## Exercise task
Copy exactly the lines from the start of the data below through the one that carries "return joined(*[part for", and only those.

## Input rows
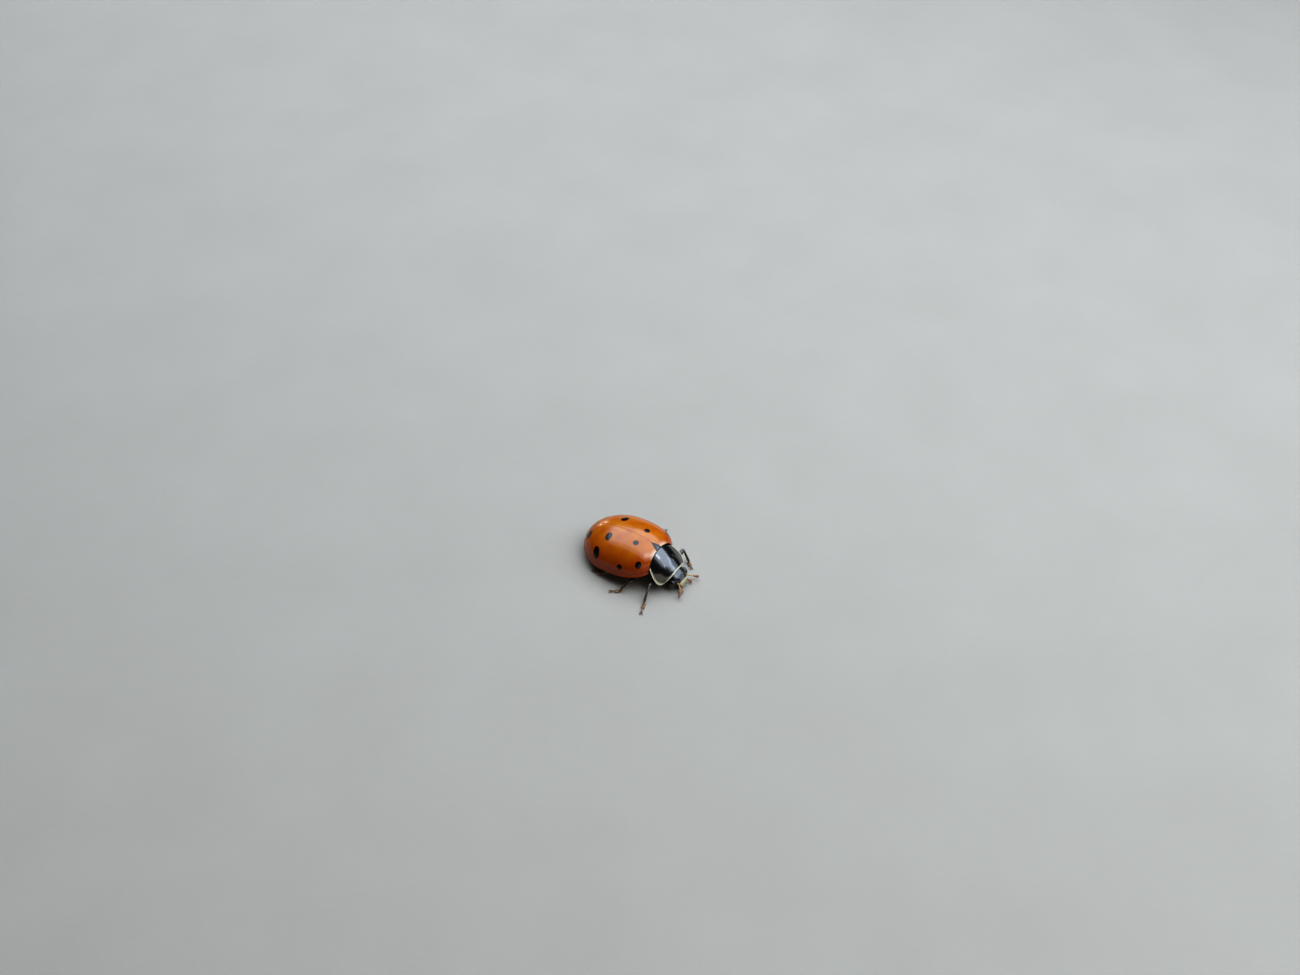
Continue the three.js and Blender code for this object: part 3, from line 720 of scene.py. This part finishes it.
def browned(parts):
    """Joins parts, each with its brownness: one number, or one for each point."""
    brown = [np.broadcast_to(b, len(part[0])) for part, b in parts]
    return joined(*[part for part, _ in parts]), {"brown": np.concatenate(brown)}


def body_part(rear, front, count):
    rings, brown = trunk_rings(rear, front, count)
    return loft(rings), np.concatenate([brown.ravel(), [brown[0].mean(), brown[-1].mean()]])


def wing_base():
    """The part of the thorax that carries the wing cases, a low dome close under their front."""
    angle = circle(56)
    x = np.cos(angle)
    rings = []
    for s in WING_BASE["rear"] + (WING_BASE["front"] - WING_BASE["rear"]) * eased(30):
        half, base = WING_BASE["width"] * outline(s, DOME_WIDTH), rim_height(s) - 0.1
        top = base + (outline(s, DOME_RISE) + 0.1 - WING_BASE["below_case"]) * arch(x, DOME_ARCH)
        rings.append(mm(half * x, s, np.where(np.sin(angle) > 0, top, base - 0.06 * arch(x, 2))))
    return loft(rings), 0.1


def coxa(name):
    hip = LEGS[name][0]
    side = math.copysign(1, hip[0])
    centre = (abs(hip[0]) * 0.72, *hip[1:])
    return egg(centre, (0.23, 0.19, 0.16), side=side, rows=20, around=28, power=2.2), 0.15


hips = [coxa(name) for name in LEGS if not name.startswith("front")]
thorax = browned([body_part(WAIST + 0.01, NECK_END, 110), wing_base(), *hips])
place("thorax_plates", thorax, UNDERSIDE, "belly", ["thorax"])
abdomen = browned([body_part(TAIL_END, WAIST - 0.01, 130)])
place("abdomen_plates", abdomen, UNDERSIDE, "belly", ["abdomen"])


def neck_block():
    """The plate under the shield, with the keel that runs between the front hips."""
    shares = np.linspace(0, 1, 40)
    centre = curve([(0, 2.17, 0.86), (0, 2.55, 0.8), (0, 3.0, 0.68)], shares)
    angle = circle(56)
    rings = []
    for t, middle in zip(shares, centre):
        half, deep = 0.94 + (0.76 - 0.94) * t, 0.47 + (0.31 - 0.47) * t
        keel = 0.05 * bump(np.cos(angle), 0.16) * (np.sin(angle) < 0) * (1 - t * 0.6)
        rings.append(mm(half * np.cos(angle), middle[1], middle[2] + deep * np.sin(angle) - keel))
    return loft(rings), 0.1


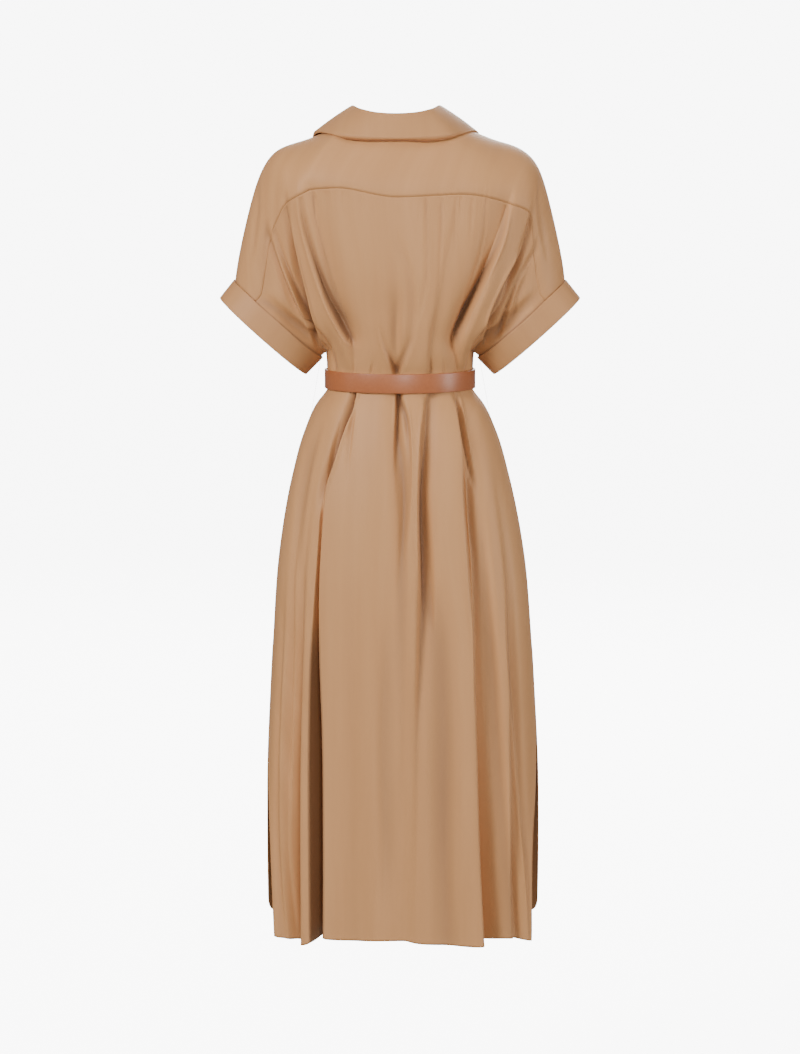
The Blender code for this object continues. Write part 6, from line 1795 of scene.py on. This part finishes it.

## Answer to the exercise
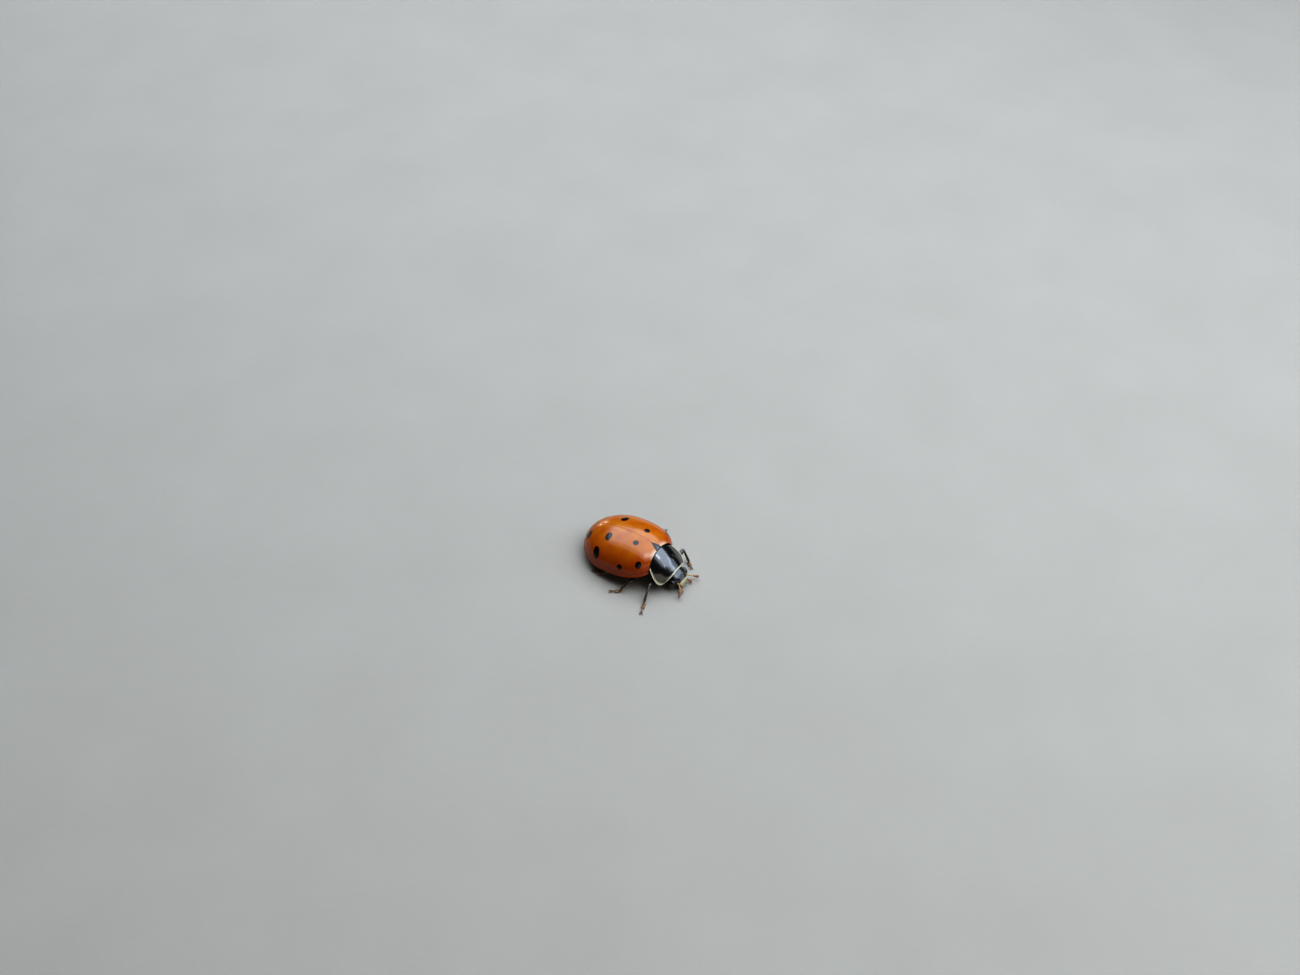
Continue the three.js and Blender code for this object: part 3, from line 720 of scene.py. This part finishes it.
def browned(parts):
    """Joins parts, each with its brownness: one number, or one for each point."""
    brown = [np.broadcast_to(b, len(part[0])) for part, b in parts]
    return joined(*[part for part, _ in parts]), {"brown": np.concatenate(brown)}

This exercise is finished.